Will you quote precisely the lines that run from the top of the material below to the line containing "cad_high)[0] / GRAIN_MM))", both ends included?

===== Supplied material

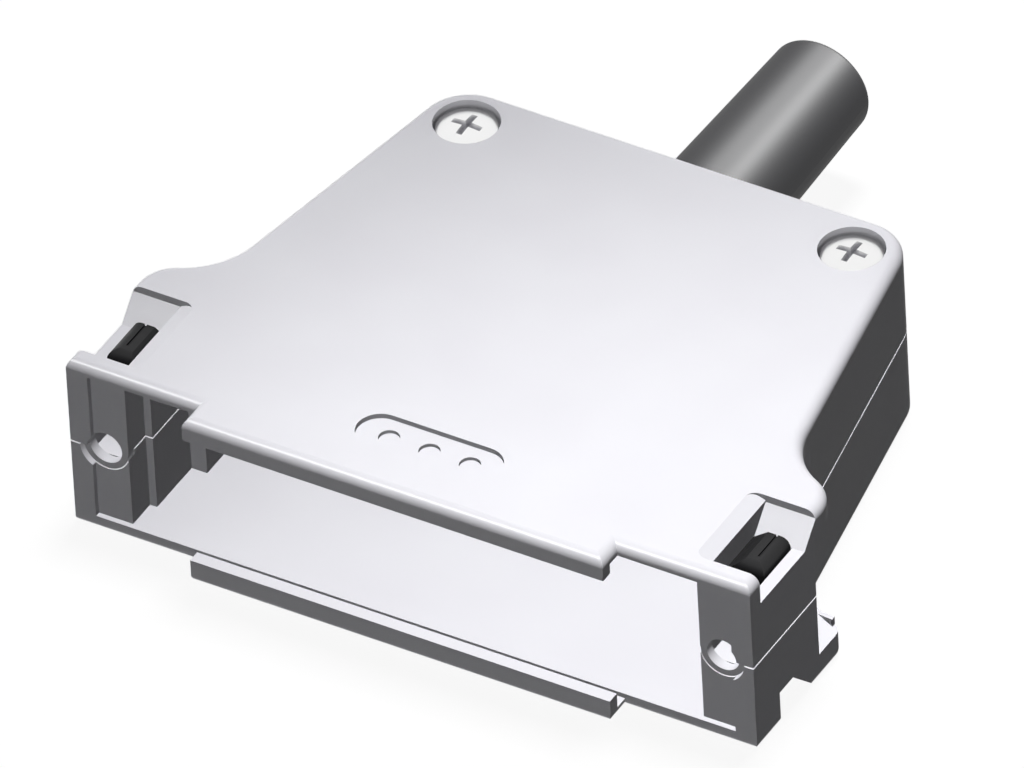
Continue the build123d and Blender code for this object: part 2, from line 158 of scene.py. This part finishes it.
# %% [markdown]
# ## The shells: zinc, pressure die-cast and lacquered
#
# Molten zinc is pressed into a polished steel mould, and the casting is tumbled and sprayed with a pale,
# faintly cool grey lacquer. The eye gets an even satin skin, with a very fine, soft grain from the tumbled
# metal under it, and a tone that drifts a little from place to place with the lacquer's thickness.
#
# The grain could be cut into the mesh, but that would cost millions of triangles. Noise textures were
# chosen, because their size can be set in millimetres, and a bump node turns them into light and shade on
# the shape as it is. The real grain is about 0.1 mm wide, too fine to show here, so it is drawn at
# 0.35 mm. Lacquer is no metal, so it has no metallic part, and an IOR of 1.5. A matting powder in it leaves
# very little of its mirror-like shine. A weak coat over the colour stands for the rest of that shine, and
# draws a fine bright line along each rounded edge.

# %% Values for the shells
SHELL_GREY = "#e8e8ed"
SHELL_GREY_COOLER = "#e2e1e7"
GRAIN_MM = 0.35
GRAIN_DEPTH_MM = 0.02
DRIFT_MM = 9.0
NOISE_LOW, NOISE_HIGH = 0.3, 0.7  # most of a noise texture's values lie between these
print("grains across the shell:", round(size_in_mm(cad_low, cad_high)[0] / GRAIN_MM))

# %% Material for the shells
def satin_lacquered_zinc():
    """Die-cast zinc under a pale satin lacquer."""
    material, tree = new_material("satin_lacquered_zinc")
    place = add_node(tree, "ShaderNodeNewGeometry")
    grain = add_node(
        tree, "ShaderNodeTexNoise",
        inputs={"Scale": 1 / (GRAIN_MM * MM), "Detail": 2.0, "Roughness": 0.55},
        links={"Vector": place.outputs["Position"]},
    )
    drift = add_node(
        tree, "ShaderNodeTexNoise",
        inputs={"Scale": 1 / (DRIFT_MM * MM), "Detail": 1.0, "Roughness": 0.4},
        links={"Vector": place.outputs["Position"]},
    )
    colour = add_node(
        tree, "ShaderNodeMix", settings={"data_type": "RGBA"}, links={"Factor": drift.outputs["Fac"]},
    )
    colour.inputs["A"].default_value = linear(SHELL_GREY)
    colour.inputs["B"].default_value = linear(SHELL_GREY_COOLER)
    roughness = add_node(
        tree, "ShaderNodeMapRange",
        inputs={"From Min": NOISE_LOW, "From Max": NOISE_HIGH, "To Min": 0.42, "To Max": 0.52},
        links={"Value": grain.outputs["Fac"]},
    )
    fine_bump = add_node(
        tree, "ShaderNodeBump",
        inputs={"Strength": 0.12, "Distance": GRAIN_DEPTH_MM * MM},
        links={"Height": grain.outputs["Fac"]},
    )
    lacquer = add_node(
        tree, "ShaderNodeBsdfPrincipled",
        inputs={
            "Metallic": 0.0, "IOR": 1.5, "Specular IOR Level": 0.01,
            "Coat Weight": 0.06, "Coat Roughness": 0.3, "Coat IOR": 1.5,
        },
        links={
            "Base Color": colour.outputs["Result"],
            "Roughness": roughness.outputs["Result"],
            "Normal": fine_bump.outputs["Normal"],
        },
    )
    add_node(tree, "ShaderNodeOutputMaterial", links={"Surface": lacquer.outputs["BSDF"]})
    return material


shell_finish = satin_lacquered_zinc()
print("made", shell_finish.name)

# %% [markdown]
# ## The case screws: zinc-plated steel
#
# Each head is struck cold from wire and plated bright. Its dome is smooth, with a trace of round tool
# marks. The cross recess is painted a darker grey, as painted shade where the recess keeps light out.
#
# The marks are a hundredth of a millimetre deep, so they are no job for the mesh. They could come from a
# wave texture, whose rings would need a turned and moved set of coordinates. Measuring each point's
# distance from the screw's axis is simpler, and a ping-pong node folds that distance into rings. The same
# distance, together with the depth below the dome, tells where the recess and its painted shade are. Steel
# is a metal, so its
# colour sits in its reflection, it keeps the default IOR, and its roughness is low.

# %% Values for the screws
SCREW_STEEL = "#f2f2f2"
# The second colour is painted shade for the cross recess, not a different metal.
RECESS_PAINTED_SHADE = "#dcdcde"
TOOL_MARK_MM = 0.22
TOOL_MARK_DEPTH_MM = 0.01
RECESS_DEPTHS_MM = (0.2, 0.4)  # below the dome: where the painted shade starts, and where it is full
RECESS_REACHES_MM = (1.5, 1.7)  # from the axis: where it is still full, and where it has ended
screw_places = {side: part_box(f"case_screw_{side}") for side in ("left", "right")}
for side, (low, high) in screw_places.items():
    print("case screw", side, "measures", size_in_mm(low, high), "mm")

# %% Material for the screws
def bright_zinc_plated_steel(name, axis_place, dome_top):
    """Struck and plated steel, with rings round the vertical axis at a place and painted shade in the cross
    recess.
    """
    material, tree = new_material(name)
    place = add_node(tree, "ShaderNodeNewGeometry")
    from_axis = add_node(
        tree, "ShaderNodeVectorMath", settings={"operation": "SUBTRACT"},
        inputs={1: axis_place}, links={0: place.outputs["Position"]},
    )
    flat = add_node(
        tree, "ShaderNodeVectorMath", settings={"operation": "MULTIPLY"},
        inputs={1: (1, 1, 0)}, links={0: from_axis.outputs["Vector"]},
    )
    distance = add_node(
        tree, "ShaderNodeVectorMath", settings={"operation": "LENGTH"}, links={0: flat.outputs["Vector"]},
    )
    rings = add_node(
        tree, "ShaderNodeMath", settings={"operation": "PINGPONG"},
        inputs={1: TOOL_MARK_MM * MM}, links={0: distance.outputs["Value"]},
    )
    height = add_node(
        tree, "ShaderNodeMath", settings={"operation": "DIVIDE"},
        inputs={1: TOOL_MARK_MM * MM}, links={0: rings.outputs["Value"]},
    )
    bump = add_node(
        tree, "ShaderNodeBump",
        inputs={"Strength": 0.25, "Distance": TOOL_MARK_DEPTH_MM * MM},
        links={"Height": height.outputs["Value"]},
    )
    level = add_node(tree, "ShaderNodeSeparateXYZ", links={"Vector": place.outputs["Position"]})
    recess_start, recess_full = (dome_top - depth * MM for depth in RECESS_DEPTHS_MM)
    below_dome = add_node(
        tree, "ShaderNodeMapRange",
        inputs={"From Min": recess_start, "From Max": recess_full}, links={"Value": level.outputs["Z"]},
    )
    reach_full, reach_end = (reach * MM for reach in RECESS_REACHES_MM)
    near_axis = add_node(
        tree, "ShaderNodeMapRange",
        inputs={"From Min": reach_end, "From Max": reach_full},
        links={"Value": distance.outputs["Value"]},
    )
    # Mask of the cross recess, where the darker grey is painted as shade.
    recess_painted_shade = add_node(
        tree, "ShaderNodeMath", settings={"operation": "MULTIPLY"},
        links={0: below_dome.outputs["Result"], 1: near_axis.outputs["Result"]},
    )
    # The darker grey in the recess is painted shade.
    colour = add_node(
        tree, "ShaderNodeMix", settings={"data_type": "RGBA"}, links={"Factor": recess_painted_shade.outputs["Value"]},
    )
    colour.inputs["A"].default_value = linear(SCREW_STEEL)
    colour.inputs["B"].default_value = linear(RECESS_PAINTED_SHADE)
    steel = add_node(
        tree, "ShaderNodeBsdfPrincipled", inputs={"Metallic": 1.0, "Roughness": 0.24},
        links={"Base Color": colour.outputs["Result"], "Normal": bump.outputs["Normal"]},
    )
    add_node(tree, "ShaderNodeOutputMaterial", links={"Surface": steel.outputs["BSDF"]})
    return material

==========

■ **Written response**
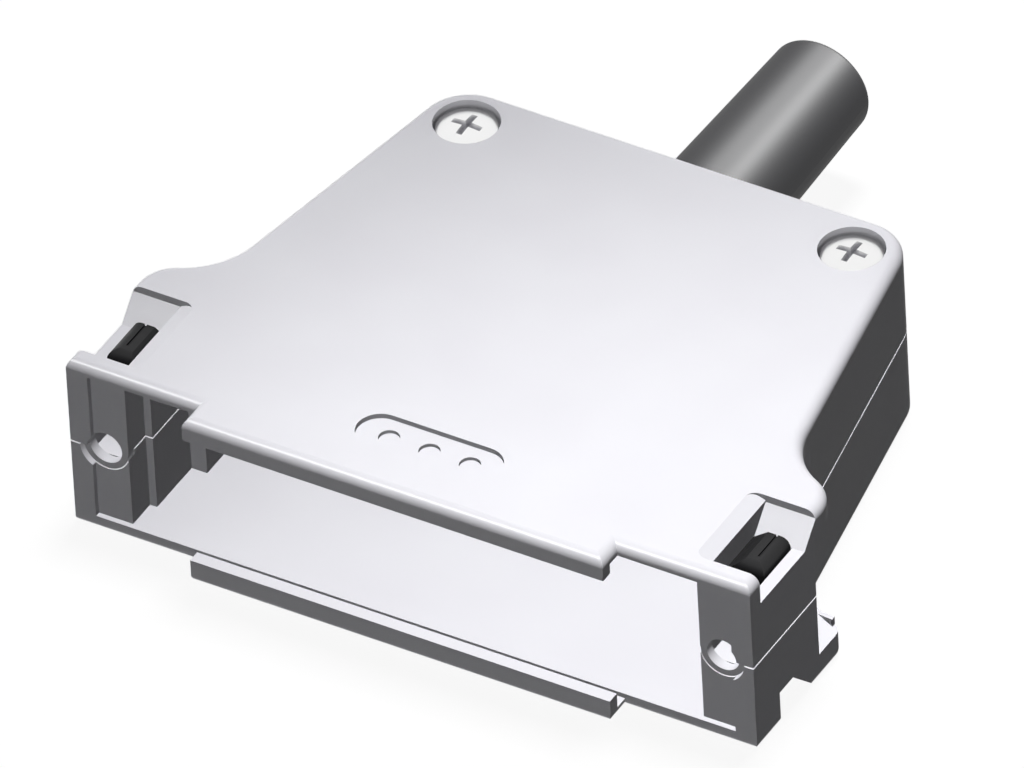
Continue the build123d and Blender code for this object: part 2, from line 158 of scene.py. This part finishes it.
# %% [markdown]
# ## The shells: zinc, pressure die-cast and lacquered
#
# Molten zinc is pressed into a polished steel mould, and the casting is tumbled and sprayed with a pale,
# faintly cool grey lacquer. The eye gets an even satin skin, with a very fine, soft grain from the tumbled
# metal under it, and a tone that drifts a little from place to place with the lacquer's thickness.
#
# The grain could be cut into the mesh, but that would cost millions of triangles. Noise textures were
# chosen, because their size can be set in millimetres, and a bump node turns them into light and shade on
# the shape as it is. The real grain is about 0.1 mm wide, too fine to show here, so it is drawn at
# 0.35 mm. Lacquer is no metal, so it has no metallic part, and an IOR of 1.5. A matting powder in it leaves
# very little of its mirror-like shine. A weak coat over the colour stands for the rest of that shine, and
# draws a fine bright line along each rounded edge.

# %% Values for the shells
SHELL_GREY = "#e8e8ed"
SHELL_GREY_COOLER = "#e2e1e7"
GRAIN_MM = 0.35
GRAIN_DEPTH_MM = 0.02
DRIFT_MM = 9.0
NOISE_LOW, NOISE_HIGH = 0.3, 0.7  # most of a noise texture's values lie between these
print("grains across the shell:", round(size_in_mm(cad_low, cad_high)[0] / GRAIN_MM))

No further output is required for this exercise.